[BEGIN]

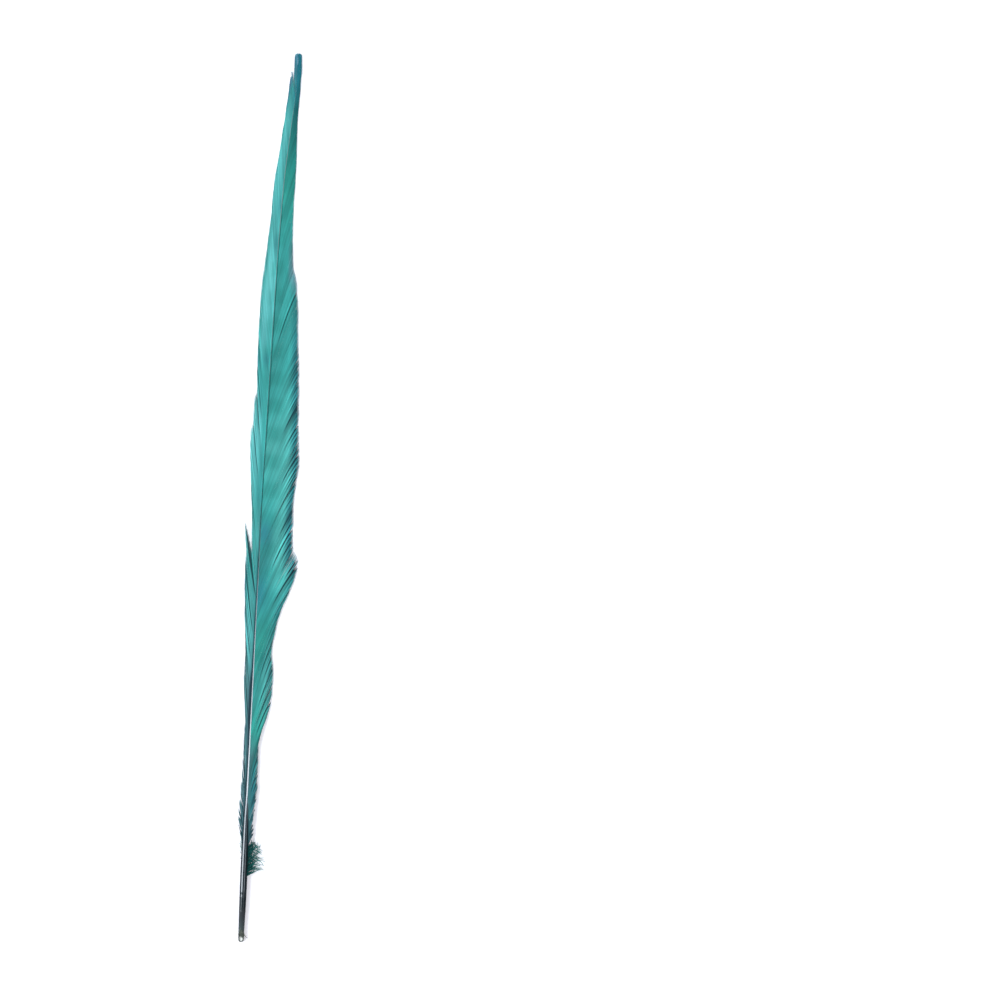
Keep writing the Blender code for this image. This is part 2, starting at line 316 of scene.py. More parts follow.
def finish_piece(piece: bpy.types.Object, slot: Slot, *finishes: bpy.types.Material) -> bpy.types.Object:
    """Dresses a piece, lets it ride on the feather's body and stand for its solid.

    Args:
        piece: The piece.
        slot: Its slot in the record; not used.
        *finishes: Its materials.

    Returns:
        The same piece.
    """
    for finish in finishes:
        piece.data.materials.append(finish)
    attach(piece, BODY)
    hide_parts(NODE)
    LOG.info("%s: %d faces", piece.name, len(piece.data.polygons))
    return piece


def linear(colour: str) -> tuple[float, float, float, float]:
    """The linear colour of an sRGB hex value such as #3FA294."""
    shares = [int(colour[n:n + 2], 16) / 255 for n in (1, 3, 5)]
    red, green, blue = (s / 12.92 if s <= 0.04045 else ((s + 0.055) / 1.055) ** 2.4 for s in shares)
    return red, green, blue, 1.0


def plug(node: bpy.types.Node, inputs: dict) -> None:
    """Links a node's inputs to the sockets that are given for them, and sets the rest to the values."""
    for key, value in inputs.items():
        if isinstance(value, Socket):
            node.id_data.links.new(value, node.inputs[key])
        else:
            node.inputs[key].default_value = value


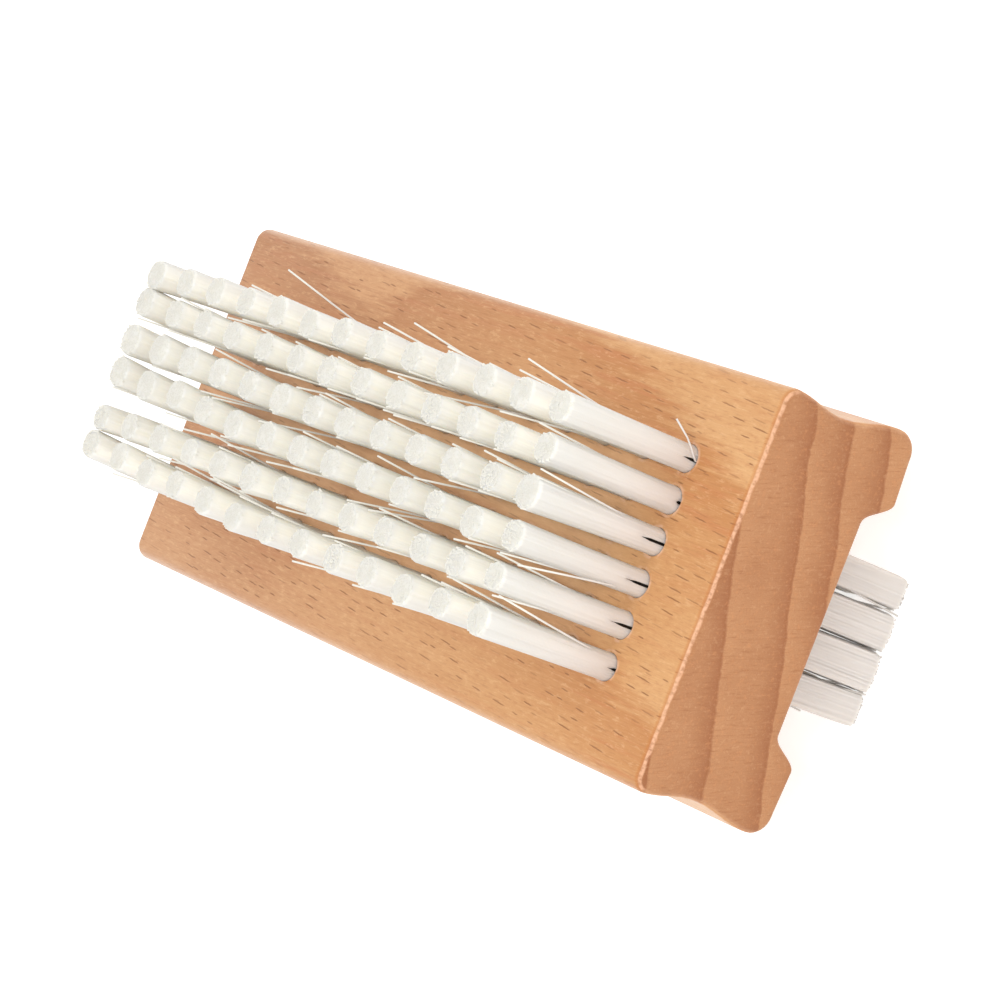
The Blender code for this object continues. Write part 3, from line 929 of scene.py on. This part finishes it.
def make_hole_cutters():
    """Every drilled hole, blind, with a small chamfer at its mouth."""
    mouth = (CUTTER_OVERRUN, HOLE_RADIUS + HOLE_RIM + CUTTER_OVERRUN)
    profile = [(-HOLE_DEPTH, HOLE_RADIUS), (-HOLE_RIM, HOLE_RADIUS), mouth]
    turns = [2 * math.pi * (i + 0.5) / HOLE_SIDES for i in range(HOLE_SIDES)]
    holes = [(x, y, TOP_Z, 1) for y in row_ys(UPPER_ROWS) for x in TUFT_XS]
    holes += [(x, y, FLOOR_Z, -1) for y in row_ys(LOWER_ROWS) for x in TUFT_XS]
    bm = bmesh.new()
    for x, y, level, way in holes:
        rings = []
        for height, radius in profile:
            ring = []
            for turn in turns:
                px, py = x + radius * math.cos(turn), y + radius * math.sin(turn)
                ring.append(bm.verts.new(Vector((px, py, level + way * height)) * MM))
            rings.append(ring)
        bm.faces.new(rings[0])
        bm.faces.new(rings[-1])
        loft_walls(bm, rings)
    bmesh.ops.recalc_face_normals(bm, faces=bm.faces[:])
    return add_object("holes", mesh_from(bm, "holes"))


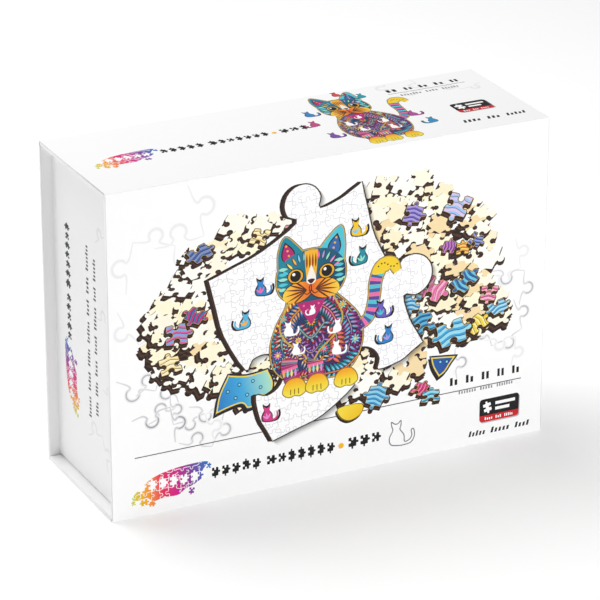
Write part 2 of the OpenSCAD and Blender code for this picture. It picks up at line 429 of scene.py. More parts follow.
ink = {
    "paper": "#FDFDFD",
    "black": "#121113",
    "edge": "#25150E",
    "edgeLight": "#4C2E20",
    "cut": "#DCDCE2",
    "gold": "#C9A545",
    "cream": ["#FFFEF6", "#FEF9E4", "#FCF1CF", "#FFFBEE", "#F6DDAC", "#FEF8E4", "#FFFEF8", "#FFF8DA"],
    "bright": ["#2C83C6", "#55B4DD", "#D53A84", "#F4C71E", "#1C8B9C", "#6C5CB8", "#EE9A38", "#9CC7EA"],
    "body": ["#11869C", "#B3246E", "#2B67A8", "#57449C", "#C2323E", "#0E6C78", "#CF6A26", "#86297F"],
    "light": ["#4CC3D6", "#F06AA8", "#7FC8F0", "#A79AE0", "#F7B13C", "#9BE0C8", "#FFE26B", "#E88BD0"],
    "spectrum": ["#C6D62E", "#F6A21C", "#E8305A", "#D0178A", "#7A3A9C", "#2E6FBE"],
}

# The big white piece under the cat: its corners from the left one round by the foot, and for each
# side the middle of its knob (along the side, out from it), the knob's radius and the side's bow,
# all as shares of the side's length.
bigPiece = {
    "corners": [(50.5, 113), (83, 24.5), (163.5, 60.5), (130, 148.5)],
    "sides": [(0.634, -0.085, 0.112, 0.04), (0.624, -0.09, 0.112, 0.045),
              (0.38, 0.072, 0.115, -0.045), (0.351, 0.084, 0.112, -0.03)],
    "thickness": (-2.3, 0.3),
    "shadow": (0.9, -0.9),
    "cat": ((103.5, 46.5), (0.97, 0.95)),  # where it stands, and its scale across and up
    "figures": [(77.5, 101, 1), (69, 86, -1), (80.5, 36, 1), (127, 122, 1), (130, 107.5, -1), (140.5, 78, 1),
                (144, 64.5, -1)],  # (x, y, facing) of the small cats on it
}


def bigOutline(kit):
    # each side bows as sin(pi u) and runs round its knob on an arc of 270 degrees
    runs = []
    for a, b, (u, v, r, bow) in zip(kit["corners"], kit["corners"][1:] + kit["corners"][:1], kit["sides"]):
        a, along = np.array(a, float), np.subtract(b, a)
        out = np.array([along[1], -along[0]])
        swell = np.array([0, 0.3, 0.62]) * (u - r)
        tail = 1 - np.array([0.62, 0.3, 0]) * (1 - u - r)
        across = np.concatenate([swell, u + r * np.cos(knobArc), tail])
        arcV = v + math.copysign(1, v) * r * np.sin(knobArc)
        lift = np.concatenate([bow * np.sin(math.pi * swell), arcV, bow * np.sin(math.pi * tail)])
        runs.append(curve(a + across[:, None] * along + lift[:, None] * out, 3)[:-1])
    return np.vstack(runs)


coarseKnob = [0, 1, 2, 4, 6, 8, 10, 11]  # the points of a knobSide that a fine line needs


def drawCutLines(sheet, box, pitch, clip, colour, width, rng):
    # a grid of wavy cuts with a knob in each span, as a laser cuts it
    x0, y0, x1, y1 = box
    columns, rows = int((x1 - x0) / pitch), int((y1 - y0) / pitch)
    jitter = rng.uniform(-0.27, 0.27, (rows + 1, columns + 1, 2)) * pitch
    crossings = np.meshgrid(x0 + pitch * np.arange(columns + 1), y0 + pitch * np.arange(rows + 1))
    grid = np.stack(crossings, -1) + jitter
    for line in [grid[k] for k in range(rows + 1)] + [grid[:, k] for k in range(columns + 1)]:
        spans = [knobSide(a, b, rng.choice([-1, 1]), 0.14, rng.uniform(-0.05, 0.05))
                 for a, b in zip(line[:-1], line[1:])]
        coarse = np.vstack([span[coarseKnob] for span in spans])
        lay(sheet, ribbon(coarse, width), colour, clip)


def drawLoosePiece(sheet, at, size, turn, squash, paint, rng, name, thick):
    # a wooden piece seen at a slant: its burnt edge is its own outline dragged down, its face on top
    signs = rng.choice([-1, 1], 4)
    face = moved(pieceOutline(signs, rng.uniform(-0.07, 0.07, (4, 2))), (0, 0), size, turn)
    face = moved(face * [1, squash], at)
    rim = at + (face - at) * 1.07
    for step, tone in ((1.0, "edge"), (0.6, "edgeLight"), (0.25, "edge")):
        lay(sheet, rim + np.array(thick) * step * size / 7, ink[tone])
    lay(sheet, face, paint, mask=name)
    return face


def decorate(sheet, face, at, size, turn, second, name):
    # a printed face: scalloped stripes of a second colour with dark rules, and a gold rim
    for k in range(-2, 3):
        path = [(-size, k), (-size / 2, k + 0.5), (0, k), (size / 2, k + 0.5), (size, k)]
        path = np.array(path) * [1, size / 4.2]
        line = moved(curve(path, 3), at, 1, turn)
        lay(sheet, ribbon(line, size / 8), second, name)
        lay(sheet, ribbon(line + [0, size / 12], 0.25), ink["edge"], name)
    lay(sheet, ribbon(face, 0.7, True), ink["gold"], name)
    lay(sheet, ribbon(face, 0.3, True), ink["edge"])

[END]

**CHALLENGE:** Give the entries again in full, exactly as they are written.

**EXERCISE RESULT:**
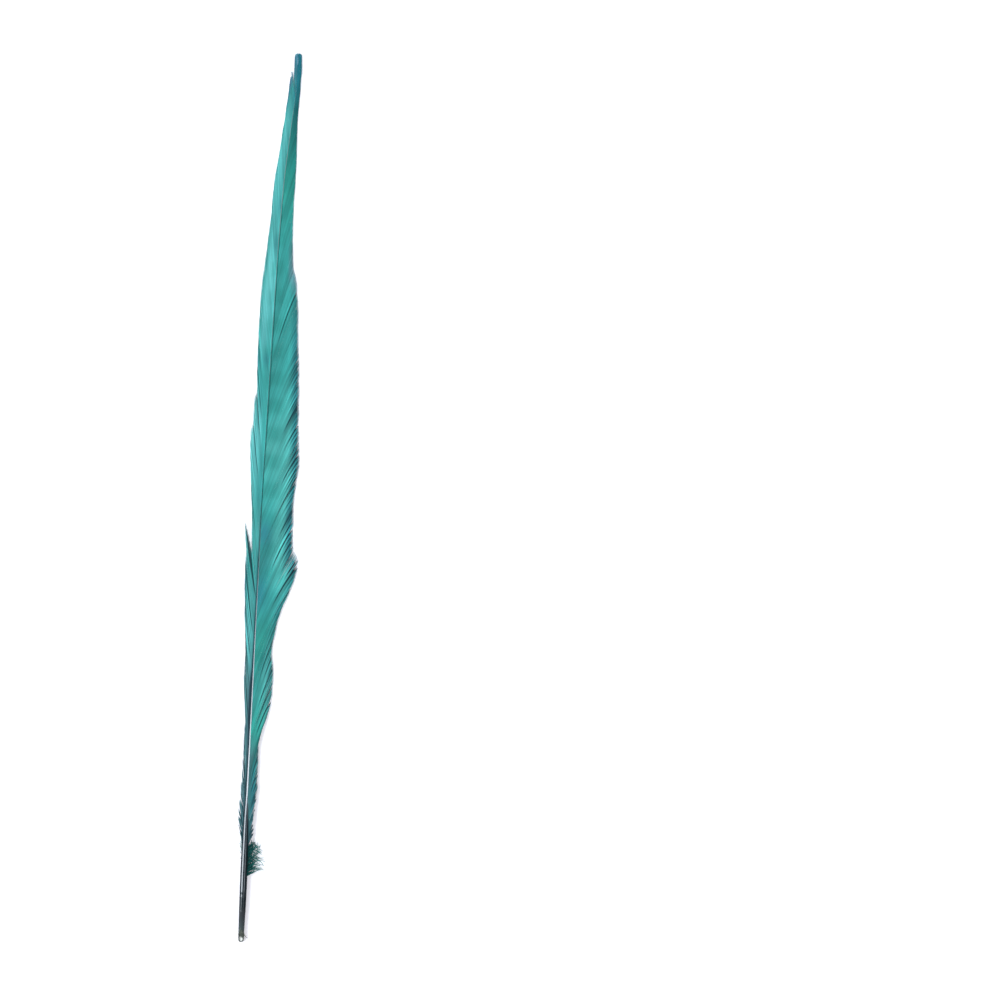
Keep writing the Blender code for this image. This is part 2, starting at line 316 of scene.py. More parts follow.
def finish_piece(piece: bpy.types.Object, slot: Slot, *finishes: bpy.types.Material) -> bpy.types.Object:
    """Dresses a piece, lets it ride on the feather's body and stand for its solid.

    Args:
        piece: The piece.
        slot: Its slot in the record; not used.
        *finishes: Its materials.

    Returns:
        The same piece.
    """
    for finish in finishes:
        piece.data.materials.append(finish)
    attach(piece, BODY)
    hide_parts(NODE)
    LOG.info("%s: %d faces", piece.name, len(piece.data.polygons))
    return piece


def linear(colour: str) -> tuple[float, float, float, float]:
    """The linear colour of an sRGB hex value such as #3FA294."""
    shares = [int(colour[n:n + 2], 16) / 255 for n in (1, 3, 5)]
    red, green, blue = (s / 12.92 if s <= 0.04045 else ((s + 0.055) / 1.055) ** 2.4 for s in shares)
    return red, green, blue, 1.0


def plug(node: bpy.types.Node, inputs: dict) -> None:
    """Links a node's inputs to the sockets that are given for them, and sets the rest to the values."""
    for key, value in inputs.items():
        if isinstance(value, Socket):
            node.id_data.links.new(value, node.inputs[key])
        else:
            node.inputs[key].default_value = value


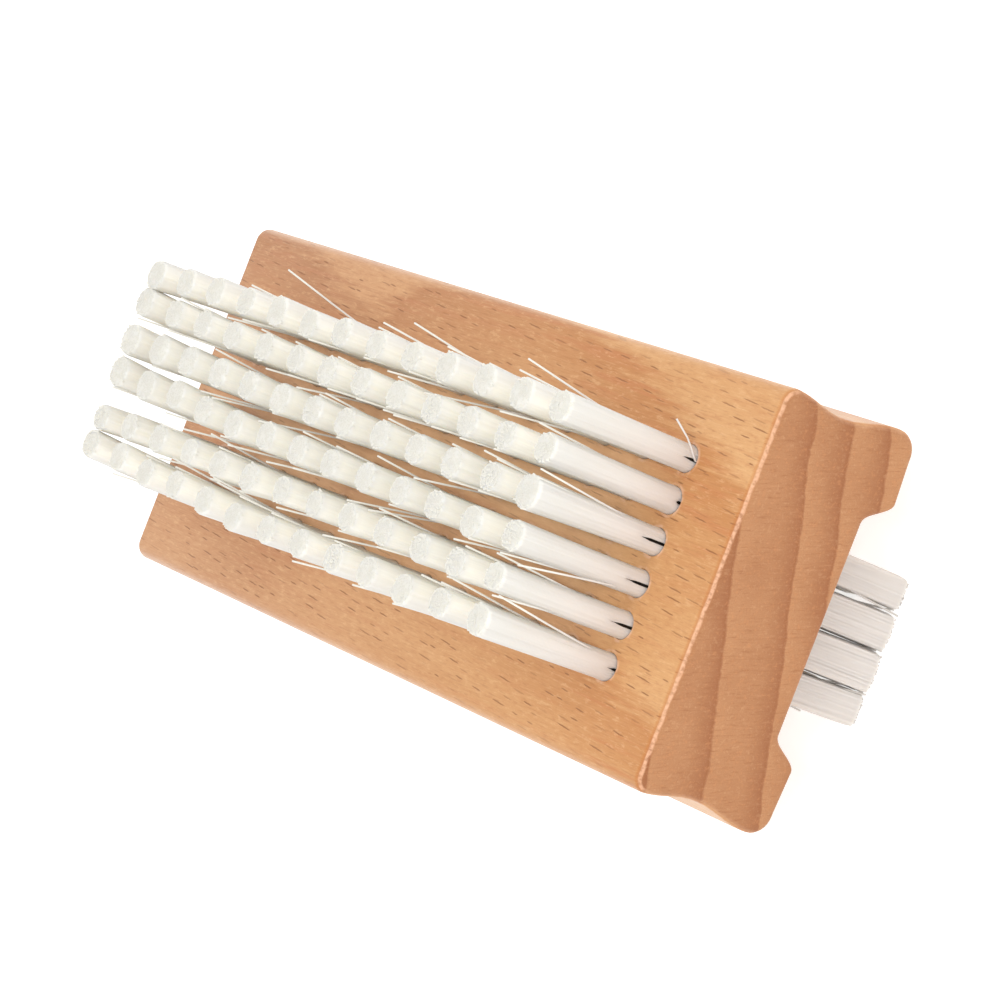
The Blender code for this object continues. Write part 3, from line 929 of scene.py on. This part finishes it.
def make_hole_cutters():
    """Every drilled hole, blind, with a small chamfer at its mouth."""
    mouth = (CUTTER_OVERRUN, HOLE_RADIUS + HOLE_RIM + CUTTER_OVERRUN)
    profile = [(-HOLE_DEPTH, HOLE_RADIUS), (-HOLE_RIM, HOLE_RADIUS), mouth]
    turns = [2 * math.pi * (i + 0.5) / HOLE_SIDES for i in range(HOLE_SIDES)]
    holes = [(x, y, TOP_Z, 1) for y in row_ys(UPPER_ROWS) for x in TUFT_XS]
    holes += [(x, y, FLOOR_Z, -1) for y in row_ys(LOWER_ROWS) for x in TUFT_XS]
    bm = bmesh.new()
    for x, y, level, way in holes:
        rings = []
        for height, radius in profile:
            ring = []
            for turn in turns:
                px, py = x + radius * math.cos(turn), y + radius * math.sin(turn)
                ring.append(bm.verts.new(Vector((px, py, level + way * height)) * MM))
            rings.append(ring)
        bm.faces.new(rings[0])
        bm.faces.new(rings[-1])
        loft_walls(bm, rings)
    bmesh.ops.recalc_face_normals(bm, faces=bm.faces[:])
    return add_object("holes", mesh_from(bm, "holes"))


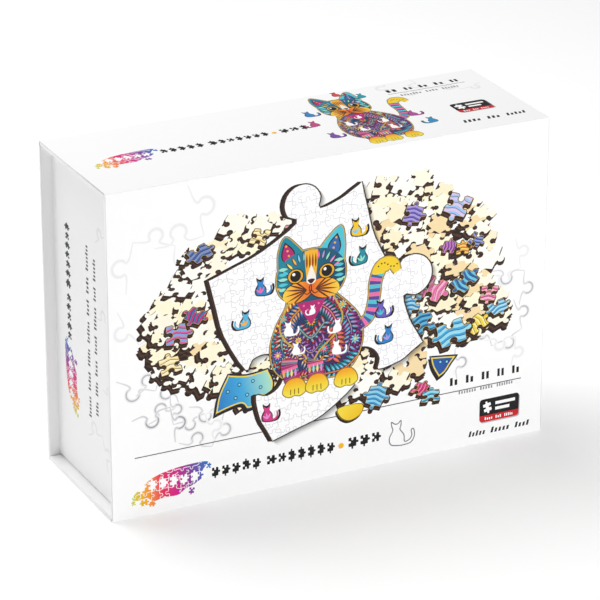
Write part 2 of the OpenSCAD and Blender code for this picture. It picks up at line 429 of scene.py. More parts follow.
ink = {
    "paper": "#FDFDFD",
    "black": "#121113",
    "edge": "#25150E",
    "edgeLight": "#4C2E20",
    "cut": "#DCDCE2",
    "gold": "#C9A545",
    "cream": ["#FFFEF6", "#FEF9E4", "#FCF1CF", "#FFFBEE", "#F6DDAC", "#FEF8E4", "#FFFEF8", "#FFF8DA"],
    "bright": ["#2C83C6", "#55B4DD", "#D53A84", "#F4C71E", "#1C8B9C", "#6C5CB8", "#EE9A38", "#9CC7EA"],
    "body": ["#11869C", "#B3246E", "#2B67A8", "#57449C", "#C2323E", "#0E6C78", "#CF6A26", "#86297F"],
    "light": ["#4CC3D6", "#F06AA8", "#7FC8F0", "#A79AE0", "#F7B13C", "#9BE0C8", "#FFE26B", "#E88BD0"],
    "spectrum": ["#C6D62E", "#F6A21C", "#E8305A", "#D0178A", "#7A3A9C", "#2E6FBE"],
}

# The big white piece under the cat: its corners from the left one round by the foot, and for each
# side the middle of its knob (along the side, out from it), the knob's radius and the side's bow,
# all as shares of the side's length.
bigPiece = {
    "corners": [(50.5, 113), (83, 24.5), (163.5, 60.5), (130, 148.5)],
    "sides": [(0.634, -0.085, 0.112, 0.04), (0.624, -0.09, 0.112, 0.045),
              (0.38, 0.072, 0.115, -0.045), (0.351, 0.084, 0.112, -0.03)],
    "thickness": (-2.3, 0.3),
    "shadow": (0.9, -0.9),
    "cat": ((103.5, 46.5), (0.97, 0.95)),  # where it stands, and its scale across and up
    "figures": [(77.5, 101, 1), (69, 86, -1), (80.5, 36, 1), (127, 122, 1), (130, 107.5, -1), (140.5, 78, 1),
                (144, 64.5, -1)],  # (x, y, facing) of the small cats on it
}


def bigOutline(kit):
    # each side bows as sin(pi u) and runs round its knob on an arc of 270 degrees
    runs = []
    for a, b, (u, v, r, bow) in zip(kit["corners"], kit["corners"][1:] + kit["corners"][:1], kit["sides"]):
        a, along = np.array(a, float), np.subtract(b, a)
        out = np.array([along[1], -along[0]])
        swell = np.array([0, 0.3, 0.62]) * (u - r)
        tail = 1 - np.array([0.62, 0.3, 0]) * (1 - u - r)
        across = np.concatenate([swell, u + r * np.cos(knobArc), tail])
        arcV = v + math.copysign(1, v) * r * np.sin(knobArc)
        lift = np.concatenate([bow * np.sin(math.pi * swell), arcV, bow * np.sin(math.pi * tail)])
        runs.append(curve(a + across[:, None] * along + lift[:, None] * out, 3)[:-1])
    return np.vstack(runs)


coarseKnob = [0, 1, 2, 4, 6, 8, 10, 11]  # the points of a knobSide that a fine line needs


def drawCutLines(sheet, box, pitch, clip, colour, width, rng):
    # a grid of wavy cuts with a knob in each span, as a laser cuts it
    x0, y0, x1, y1 = box
    columns, rows = int((x1 - x0) / pitch), int((y1 - y0) / pitch)
    jitter = rng.uniform(-0.27, 0.27, (rows + 1, columns + 1, 2)) * pitch
    crossings = np.meshgrid(x0 + pitch * np.arange(columns + 1), y0 + pitch * np.arange(rows + 1))
    grid = np.stack(crossings, -1) + jitter
    for line in [grid[k] for k in range(rows + 1)] + [grid[:, k] for k in range(columns + 1)]:
        spans = [knobSide(a, b, rng.choice([-1, 1]), 0.14, rng.uniform(-0.05, 0.05))
                 for a, b in zip(line[:-1], line[1:])]
        coarse = np.vstack([span[coarseKnob] for span in spans])
        lay(sheet, ribbon(coarse, width), colour, clip)


def drawLoosePiece(sheet, at, size, turn, squash, paint, rng, name, thick):
    # a wooden piece seen at a slant: its burnt edge is its own outline dragged down, its face on top
    signs = rng.choice([-1, 1], 4)
    face = moved(pieceOutline(signs, rng.uniform(-0.07, 0.07, (4, 2))), (0, 0), size, turn)
    face = moved(face * [1, squash], at)
    rim = at + (face - at) * 1.07
    for step, tone in ((1.0, "edge"), (0.6, "edgeLight"), (0.25, "edge")):
        lay(sheet, rim + np.array(thick) * step * size / 7, ink[tone])
    lay(sheet, face, paint, mask=name)
    return face


def decorate(sheet, face, at, size, turn, second, name):
    # a printed face: scalloped stripes of a second colour with dark rules, and a gold rim
    for k in range(-2, 3):
        path = [(-size, k), (-size / 2, k + 0.5), (0, k), (size / 2, k + 0.5), (size, k)]
        path = np.array(path) * [1, size / 4.2]
        line = moved(curve(path, 3), at, 1, turn)
        lay(sheet, ribbon(line, size / 8), second, name)
        lay(sheet, ribbon(line + [0, size / 12], 0.25), ink["edge"], name)
    lay(sheet, ribbon(face, 0.7, True), ink["gold"], name)
    lay(sheet, ribbon(face, 0.3, True), ink["edge"])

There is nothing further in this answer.